Reversing political legacies
In addition to lessons about colonialism, apartheid and living with difference and diversity, there are many more lessons to be learnt from District Six and the museum.
For instance, international museums, particularly European museums with long histories that have now become set in stone, can look to the District Six Museum’s methodology and how they work dialogically with and in the community as they grapple with change. They have never needed to find ‘community’, as the museum’s “work is almost always embedded in the displaced community”.
More broadly, the stories of District Six make clear the importance of building egalitarian societies by learning from the violence and wars of our past and learning to live with one another’s differences.

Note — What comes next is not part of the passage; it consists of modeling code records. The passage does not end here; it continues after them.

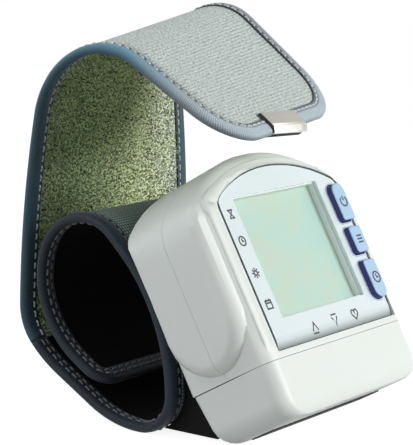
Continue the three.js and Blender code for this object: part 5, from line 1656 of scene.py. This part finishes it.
def make_surroundings(scene):
    """Even soft light from all round, seen as white."""
    world = bpy.data.worlds.new("white studio")
    scene.world = world
    world.use_nodes = True
    tree = world.node_tree
    strength = add(tree, "MapRange", seen_directly(tree), To_Min=SKY_LIGHT, To_Max=1.0)
    feed(tree, tree.nodes["Background"].inputs, Color=(1, 1, 1, 1), Strength=strength)


LAMP_DISTANCE = 0.9
LAMP_AIM = Vector((0, 0, 0.055))
# Each lamp's azimuth and height in degrees, its size in metres, its power in watts and its tint.
LAMPS = {
    "key": (25, 20, 0.45, 6.4, "#FFFFFF"),
    "fill": (-100, 20, 0.7, 2.5, "#F8FAFF"),
    "rim": (-150, 48, 0.6, 2.2, "#FFFFFF"),
}


def make_lamp(name, azimuth, height, size, power, tint):
    """A round lamp aimed at the object; its azimuth counts from +X to +Y, in degrees."""
    data = bpy.data.lights.new(name, "AREA")
    data.shape = "DISK"
    data.size = size
    data.energy = power
    data.color = linear(tint)[:3]
    lamp = bpy.data.objects.new(name, data)
    a, h = math.radians(azimuth), math.radians(height)
    way = Vector((math.cos(a) * math.cos(h), math.sin(a) * math.cos(h), math.sin(h)))
    lamp.location = LAMP_AIM + way * LAMP_DISTANCE
    lamp.rotation_euler = way.to_track_quat("Z", "Y").to_euler()
    bpy.context.scene.collection.objects.link(lamp)


CAMERA_PLACE = (0.305383, -0.405176, 0.136917)
CAMERA_AZIMUTH, CAMERA_HEIGHT = 37.54, 9.39
CAMERA_LENS = 147.76
SENSOR_WIDTH = 36
CLIP_START, CLIP_END = 0.01, 50


def make_camera(scene):
    """Camera at the photograph's place, looking along its azimuth and slightly down."""
    data = bpy.data.cameras.new("camera")
    data.sensor_width = SENSOR_WIDTH
    data.lens = CAMERA_LENS
    data.clip_start, data.clip_end = CLIP_START, CLIP_END
    camera = bpy.data.objects.new("camera", data)
    azimuth, height = math.radians(CAMERA_AZIMUTH), math.radians(CAMERA_HEIGHT)
    look = Vector((
        -math.sin(azimuth) * math.cos(height), math.cos(azimuth) * math.cos(height),
        -math.sin(height)))
    camera.location = CAMERA_PLACE
    camera.rotation_euler = look.to_track_quat("-Z", "Y").to_euler()
    scene.collection.objects.link(camera)
    scene.camera = camera


# Panel and registration

class MONITOR_PT_build(bpy.types.Panel):
    """Lists the steps that dress the monitor"""
    bl_label = "Wrist monitor"
    bl_idname = "MONITOR_PT_build"
    bl_space_type = "VIEW_3D"
    bl_region_type = "UI"
    bl_category = "Monitor"

    def draw(self, context):
        for settings in (context.scene.monitor_sizes, context.scene.monitor_colours):
            box = self.layout.box()
            for key in settings.__annotations__:
                box.prop(settings, key)
        for operator in OPERATORS:
            self.layout.operator(operator.bl_idname)


OPERATORS = (
    MONITOR_OT_studio, MONITOR_OT_finishes, MONITOR_OT_shells, MONITOR_OT_panel,
    MONITOR_OT_buttons, MONITOR_OT_icons, MONITOR_OT_bindings, MONITOR_OT_cuff,
    MONITOR_OT_free_strap, MONITOR_OT_stitching, MONITOR_OT_clip)
CLASSES = (MonitorSizes, MonitorColours, *OPERATORS, MONITOR_PT_build)


def register():
    """Registers the classes and puts the settings on the scene."""
    for item in CLASSES:
        bpy.utils.register_class(item)
    bpy.types.Scene.monitor_sizes = PointerProperty(type=MonitorSizes)
    bpy.types.Scene.monitor_colours = PointerProperty(type=MonitorColours)


def unregister():
    """Takes the settings and the classes away again."""
    del bpy.types.Scene.monitor_colours
    del bpy.types.Scene.monitor_sizes
    for item in reversed(CLASSES):
        bpy.utils.unregister_class(item)


def main():
    """Registers the add-on and runs its operators in order."""
    register()
    bpy.ops.monitor.studio()
    bpy.ops.monitor.finishes()
    bpy.ops.monitor.shells()
    bpy.ops.monitor.panel()
    bpy.ops.monitor.buttons()
    bpy.ops.monitor.icons()
    bpy.ops.monitor.bindings()
    bpy.ops.monitor.cuff()
    bpy.ops.monitor.free_strap()
    bpy.ops.monitor.stitching()
    bpy.ops.monitor.clip()


if __name__ == "__main__":
    main()
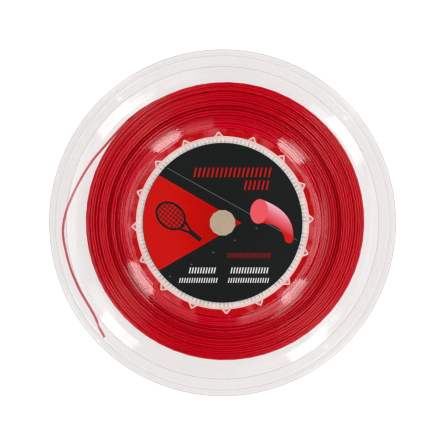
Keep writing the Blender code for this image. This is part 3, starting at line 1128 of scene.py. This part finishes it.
def make_floor():
    half = FLOOR_HALF
    corners = [(-half, -half, 0.0), (half, -half, 0.0), (half, half, 0.0), (-half, half, 0.0)]
    floor = add_mesh("floor", corners, [(0, 1, 2, 3)])
    floor.location.z = -FLOOR_GAP
    paint(floor, floor_material())


def light_panel(name, azimuth, spread, near, far, radiance):
    """A panel facing the reel: its azimuth and spread, and where off the axis it begins and ends."""
    off_axis = math.radians((near + far) / 2)
    direction = Vector((*polar(math.sin(off_axis), azimuth), math.cos(off_axis)))
    side = Vector((*polar(1.0, azimuth + 90.0), 0.0))
    data = bpy.data.lights.new(name, "AREA")
    data.shape = "RECTANGLE"
    data.size = 2 * PANEL_DISTANCE * math.sin(off_axis) * math.tan(math.radians(spread / 2))
    data.size_y = 2 * PANEL_DISTANCE * math.tan(math.radians((far - near) / 2))
    data.energy = radiance * math.pi * data.size * data.size_y
    light = bpy.data.objects.new(name, data)
    axes = Matrix((side, direction.cross(side), direction)).transposed()
    light.matrix_world = Matrix.Translation(direction * PANEL_DISTANCE) @ axes.to_4x4()
    light.visible_camera = False
    bpy.context.scene.collection.objects.link(light)


def make_fill():
    """Soft light from straight above that leaves no reflection in the flat plastic."""
    data = bpy.data.lights.new("fill_panel", "AREA")
    data.shape = "DISK"
    data.size = FILL_SIZE
    data.energy = FILL_RADIANCE * math.pi**2 * FILL_SIZE**2 / 4
    light = bpy.data.objects.new("fill_panel", data)
    light.location.z = PANEL_DISTANCE
    light.visible_glossy = False
    light.visible_camera = False
    bpy.context.scene.collection.objects.link(light)


def make_world():
    """Soft light from all round that fades upwards from the horizon."""
    world = bpy.data.worlds.new("studio")
    world.use_nodes = True
    tree = world.node_tree
    direction = tree.nodes.new("ShaderNodeTexCoord")
    split = tree.nodes.new("ShaderNodeSeparateXYZ")
    tree.links.new(direction.outputs["Generated"], split.inputs["Vector"])
    fade = tree.nodes.new("ShaderNodeMapRange")
    fade.inputs["From Min"].default_value = math.cos(math.radians(WORLD_FADE[0]))
    fade.inputs["From Max"].default_value = math.cos(math.radians(WORLD_FADE[1]))
    fade.inputs["To Min"].default_value = WORLD_HORIZON
    fade.inputs["To Max"].default_value = WORLD_ZENITH
    tree.links.new(split.outputs["Z"], fade.inputs["Value"])
    tree.nodes["Background"].inputs["Color"].default_value = (1.0, 1.0, 1.0, 1.0)
    tree.links.new(fade.outputs["Result"], tree.nodes["Background"].inputs["Strength"])
    bpy.context.scene.world = world


def make_lights():
    for number, panel in enumerate(PANELS, start=1):
        light_panel(f"panel_{number}", *panel)
    make_fill()
    make_world()


# ---------------------------------------------------------------- build

make_camera()
front_plastic = clear_plastic("clear_plastic", (0.987, 0.986, 0.984), 0.7, 0.04, 1.0)
rear_plastic = clear_plastic("clear_rear_plastic", (0.961, 0.958, 0.956), 0.9, 0.01, 0.4)
# painted shade: a darker copy of the clear plastic for the walls of the rim and the step
rim_plastic = clear_plastic("clear_rim_plastic", (0.93, 0.925, 0.92), 0.4, 0.04, 1.0)
# painted shade: the winding's string darkens where seen edge on, as in its grooves
string_material = red_string("red_string", 0.0, (0.4, 0.0, 0.004), 1.2)
# painted light: the free end is paler, with a pale pink painted sheen where seen edge on
tail_material = red_string("red_string_in_the_open", 0.08, (0.98, 0.64, 0.68), 1.0)
make_string_ends(tail_material)
make_flanges(front_plastic, rear_plastic, rim_plastic)
make_hub(
    glowing_plastic(),
    milky_plastic("milky_plastic", (0.9, 0.86, 0.83), (1.0, 0.98, 0.96)),
    # painted shade: a darker copy of the milky plastic for the core's body, seen only down the
    # notches between the crown's ribs
    milky_plastic("milky_plastic_in_shade", (0.46, 0.39, 0.37), (0.88, 0.83, 0.8)),
    flute_floor_plastic(),
)
make_labels(
    {
        "black": print_ink("label_black", (0.011, 0.013, 0.013), (0.015, 0.017, 0.017)),
        "red": print_ink("label_red", (0.66, 0.004, 0.002), (0.72, 0.006, 0.004)),
        "dull_red": print_ink("label_dull_red", (0.3, 0.006, 0.005), (0.36, 0.008, 0.006)),
        "white": print_ink("label_white", (0.82, 0.82, 0.82), (0.88, 0.88, 0.88)),
        "grey": print_ink("label_grey", (0.09, 0.1, 0.1), (0.12, 0.13, 0.13)),
        "drawn_string": drawn_string_ink(),
        "drawn_face": print_ink("label_drawn_face", (0.94, 0.1, 0.12), (0.98, 0.12, 0.14)),
        "card": bare_card(),
    }
)
make_winding(string_material)
make_floor()
make_lights()
scene = bpy.context.scene
scene.view_settings.view_transform = "Standard"
scene.cycles.filter_width = 1.25
scene.cycles.max_bounces = 24
scene.cycles.transmission_bounces = 24
scene.cycles.transparent_max_bounces = 24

“We believe that these lessons are not just applicable to the people and the families affected by District Six. People experiencing all forms of displacement in the world can learn valuable lessons from our stories, as we do from theirs, in expressions of solidarity” said Sanger.
And beyond the learning journeys, the museum hopes that these lessons find their way into the process of returning to District Six. For the museum, returning should not just be a bureaucratic ‘bricks and mortar’ process. Instead, as noted by Sanger, there needs to be “deeper political thinking”.
“Very many millions of people were forcibly removed in South Africa and displaced. So, there has to be a point when many of us say … return really is about solving the inequality in our society,” said Sanger.
“Post-apartheid democracy and return must be about reversing the political legacies that we still live with in society.”